◆ Dataset rows
----

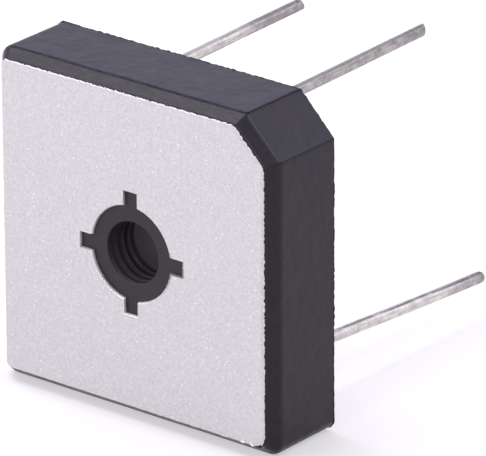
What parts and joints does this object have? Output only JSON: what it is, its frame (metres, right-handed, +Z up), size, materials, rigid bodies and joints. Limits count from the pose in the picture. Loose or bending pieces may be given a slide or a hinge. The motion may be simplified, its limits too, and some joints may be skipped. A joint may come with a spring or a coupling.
{
  "type": "bridge rectifier",
  "caption": "Square moulded bridge rectifier with a metal base plate, a mounting hole through its middle, a cut corner and straight wire leads.",
  "frame": {"origin": "where the axis of the mounting hole meets the plane of the base plate's outer face", "axes": "+X to the right across the base plate, seen from its outer face; +Y from the base plate towards the tips of the leads; +Z up, away from the side it stands on"},
  "size_m": [0.0286, 0.035, 0.0286],
  "materials": {
    "plate": "fine grained, matt",
    "moulding": "matt epoxy moulding compound",
    "insulation": "matt",
    "copper": "bright copper strip",
    "silicon": "polished",
    "solder": "dull solder",
    "wire": "dull tinned wire"
  },
  "bodies": {
    "root": {"base_plate": "plate", "case": "moulding", "insulating_sheet": "insulation", "strip_positive": "copper", "strip_negative": "copper", "strip_ac_left": "copper", "strip_ac_right": "copper", "die_1": "silicon", "die_2": "silicon", "die_3": "silicon", "die_4": "silicon", "solder_under_die_1": "solder", "solder_under_die_2": "solder", "solder_under_die_3": "solder", "solder_under_die_4": "solder", "solder_over_die_1": "solder", "solder_over_die_2": "solder", "solder_over_die_3": "solder", "solder_over_die_4": "solder", "lead_positive": "wire", "lead_negative": "wire", "lead_ac_left": "wire", "lead_ac_right": "wire", "solder_lead_positive": "solder", "solder_lead_negative": "solder", "solder_lead_ac_left": "solder", "solder_lead_ac_right": "solder"}
  },
  "joints": []
}
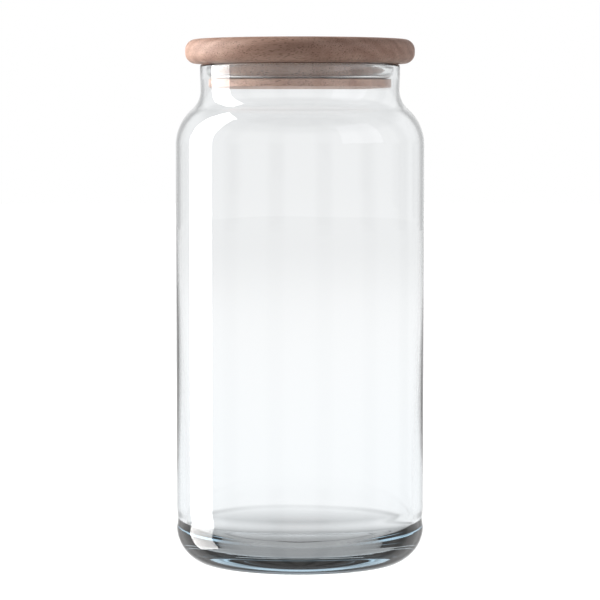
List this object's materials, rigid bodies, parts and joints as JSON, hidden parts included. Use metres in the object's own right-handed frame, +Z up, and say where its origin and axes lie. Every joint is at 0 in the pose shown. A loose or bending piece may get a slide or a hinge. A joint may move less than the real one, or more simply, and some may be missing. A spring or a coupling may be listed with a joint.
{
  "type": "lidded glass jar",
  "caption": "Clear glass storage jar with a straight body, round shoulder and short neck, closed by a turned wooden stopper lid with a clear sealing ring.",
  "frame": {"origin": "middle of the ring that the jar stands on, at the height of the table", "axes": "+Z up along the axis that every piece is turned about; X and Y are free, since the object is round"},
  "size_m": [0.106, 0.106, 0.2228],
  "materials": {
    "clear_glass": "clear, polished, faint green tint in the thick heel and lip",
    "beech": "fine-turned, oiled, short dark flecks",
    "clear_silicone": "clear, satin, slightly milky"
  },
  "bodies": {
    "jar": {"glass_jar": "clear_glass"},
    "seal": {"lid_gasket": "clear_silicone"},
    "lid": {"wooden_lid": "beech"}
  },
  "joints": [
    {"name": "lid_lift", "type": "slide", "parent": "jar", "child": "seal", "axis": [0, 0, 1], "range_m": [0, 0.06]},
    {"name": "lid_turn", "type": "hinge", "parent": "seal", "child": "lid", "pos_m": [0, 0, 0.209], "axis": [0, 0, 1], "continuous": true}
  ]
}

----

◆ Exercise directions
Starting with the line that contains "List this object's", output every line through the end of the listing above, unchanged.

◆ Written response
List this object's materials, rigid bodies, parts and joints as JSON, hidden parts included. Use metres in the object's own right-handed frame, +Z up, and say where its origin and axes lie. Every joint is at 0 in the pose shown. A loose or bending piece may get a slide or a hinge. A joint may move less than the real one, or more simply, and some may be missing. A spring or a coupling may be listed with a joint.
{
  "type": "lidded glass jar",
  "caption": "Clear glass storage jar with a straight body, round shoulder and short neck, closed by a turned wooden stopper lid with a clear sealing ring.",
  "frame": {"origin": "middle of the ring that the jar stands on, at the height of the table", "axes": "+Z up along the axis that every piece is turned about; X and Y are free, since the object is round"},
  "size_m": [0.106, 0.106, 0.2228],
  "materials": {
    "clear_glass": "clear, polished, faint green tint in the thick heel and lip",
    "beech": "fine-turned, oiled, short dark flecks",
    "clear_silicone": "clear, satin, slightly milky"
  },
  "bodies": {
    "jar": {"glass_jar": "clear_glass"},
    "seal": {"lid_gasket": "clear_silicone"},
    "lid": {"wooden_lid": "beech"}
  },
  "joints": [
    {"name": "lid_lift", "type": "slide", "parent": "jar", "child": "seal", "axis": [0, 0, 1], "range_m": [0, 0.06]},
    {"name": "lid_turn", "type": "hinge", "parent": "seal", "child": "lid", "pos_m": [0, 0, 0.209], "axis": [0, 0, 1], "continuous": true}
  ]
}